The house is quieter without the hum of Mom's oxygen machine. She left us for glory yesterday morning and it's really just starting to hit me. I was just starting to get the hang of how to answer her surprise questions. "Is someone coming to take me home tonight?" she had asked at supper on Monday. "No, you're staying here tonight," I'd told her, but something deep inside told me perhaps she wasn't talking about the little house on Mohawk Street. In the three years she's been here, she never talked about going home. After she was in bed that same night I heard her talking. "That's my Uncle Louie. He's a great guy." and then something about Uncle Tom. She's seeing loved ones already passed on, I thought. And on and on she talked into the night, things I couldn't decipher. I don't know who she was talking to, maybe Jesus.
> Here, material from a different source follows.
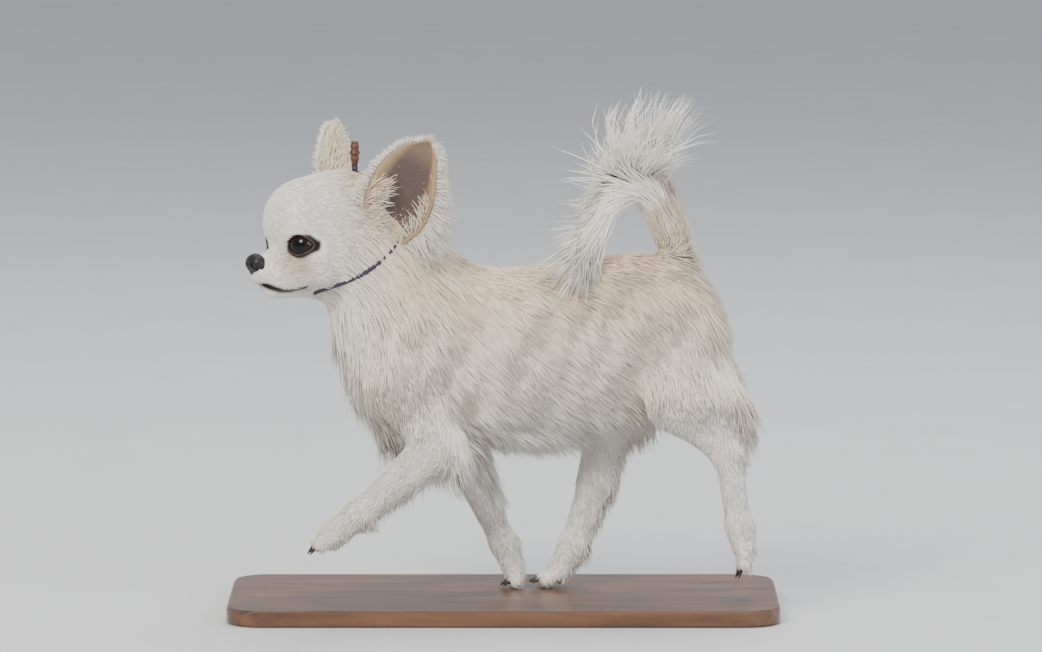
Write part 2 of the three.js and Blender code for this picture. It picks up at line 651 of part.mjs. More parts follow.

And then we took her out to see the doctor on Wednesday and she couldn't figure out why we needed to do that. She seemed pretty good during the visit aside from our concerns and the slight rattle in her left lung. The trip wore her out and on the way home she sometimes made strange sounds or had a hard time talking, and once we were home she slept much (with her head on the table) and talked little. I thought I might have to help her into her pajamas, but she managed to do it herself. Ben heard her coughing in the morning but by the time I got up at 7 am she was quiet. I don't always look in on her, but yesterday morning I did.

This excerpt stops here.